Under the new guidance, UK tax authorities will scrutinise more closely the non-resident status of British citizens living overseas, said Paul Gambles, managing director of MBMG International Co.Until last year, British expats could claim non-residency status if they spent no more than 91 days a year in the UK.
"Any UK expats could be affected [by the new rules]. The number of days spent in the UK is only one factor now. They’re going to look at all other things about the way you arrange your life and decide whether the UK is the centre of your life," said Mr Gambles.
The new guidelines from Her Majesty’s Revenue and Customs (HMRC) require British nationals claiming non-resident status to prove they do not retain connections with the UK.
These links include having a property, holding sports or social club memberships, keeping a mobile phone contract and having family there or children going to schools or universities in the UK. A Briton who makes regular visits home could also be liable for UK tax.
UK residents are required to pay British taxes on their worldwide assets and income, whereas generally non-residents only pay UK tax on income that originates from UK sources.
The changes in UK tax practice followed the case against Robert Gaines-Cooper, a British business tycoon who lost his appeal in February this year to HMRC. Mr Gaines-Cooper, who has established a business empire since the 1970s in the Seychelles, claimed to be wrongly denied non-resident status since he complied with HMRC guidance.
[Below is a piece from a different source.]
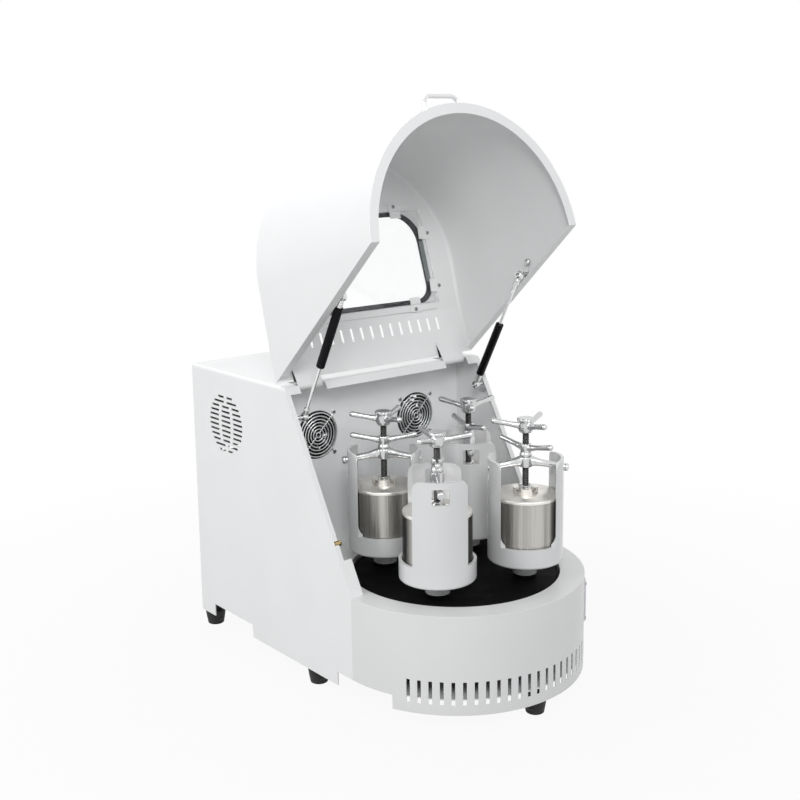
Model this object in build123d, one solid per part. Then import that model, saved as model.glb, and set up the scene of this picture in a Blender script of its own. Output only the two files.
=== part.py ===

He is now facing a tax bill estimated to be in the region of 20 million.
Mr Gambles advises British expats to make three checks. The first is to ensure they really are clearly non-resident under the new UK rules. If they could be seen as UK residents, the second step is to decide whether they want to change their lifestyle to sever the connections, which may mean not flying back to the UK every summer to visit their family and friends. Third, they might need to change their approach to tax-planning:
"If you are not prepared to change your life, then the thing you might need to change is your entire tax planning," he said. "You might need to think about planning your affairs from the point of view of being a UK resident, which is a very different outlook to planning your affairs as a non-resident."
John Andes, a partner at KPMG Thailand, said British expats with property offshore should take the necessary steps to convince UK authorities they are not UK residents. "If you are leasing out your home, make sure you have a lease contract to support the lease," said Mr Andes. "If you are working overseas, ensure that you have a proper employment contract at a minimum."
But there are many remaining grey areas to be investigated, such as whether full-time employment is required or how regularly one needs to work.
Transferring a British company pension outside the UK, disposing of non-investment property as well as holding an offshore bank account are also recommended as ways to indicate non-resident status.
With more than 50,000 British expats living in Thailand, the new UK tax rules are expected to have an immediate and long-term impact on Thailand’s economy.
"Any UK expats who felt they were non-residents but who are now classed as UK residents may not spend and invest as much in Thailand as the money will be spent on paying UK taxes," said Mr Gambles.
In the long term, the ruling could also affect people planning to retire in Thailand, he added.
"It’s going to make a big difference on their views of the cost and benefits of living in Thailand. Maybe they thought they’re going to be 40% or 50% better off by living in Thailand or on investment income, but it might not be the case now."
It will also be harder to set up businesses in Thailand and elsewhere as companies in the UK may have to bear the rising costs in sending British nationals overseas, he said.
The rule change could also herald a host of measures from Western tax authorities seeking to boost their tax revenues from nationals overseas.
"The big concern is that the next step by the UK and all the other indebted Western governments will be to move to an American-style tax basis, where all citizens are liable to tax on worldwide gains and income, irrespective of their residence status. This could affect millions of expats worldwide and have a huge impact on the economy of countries such as Thailand," said Mr Gambles.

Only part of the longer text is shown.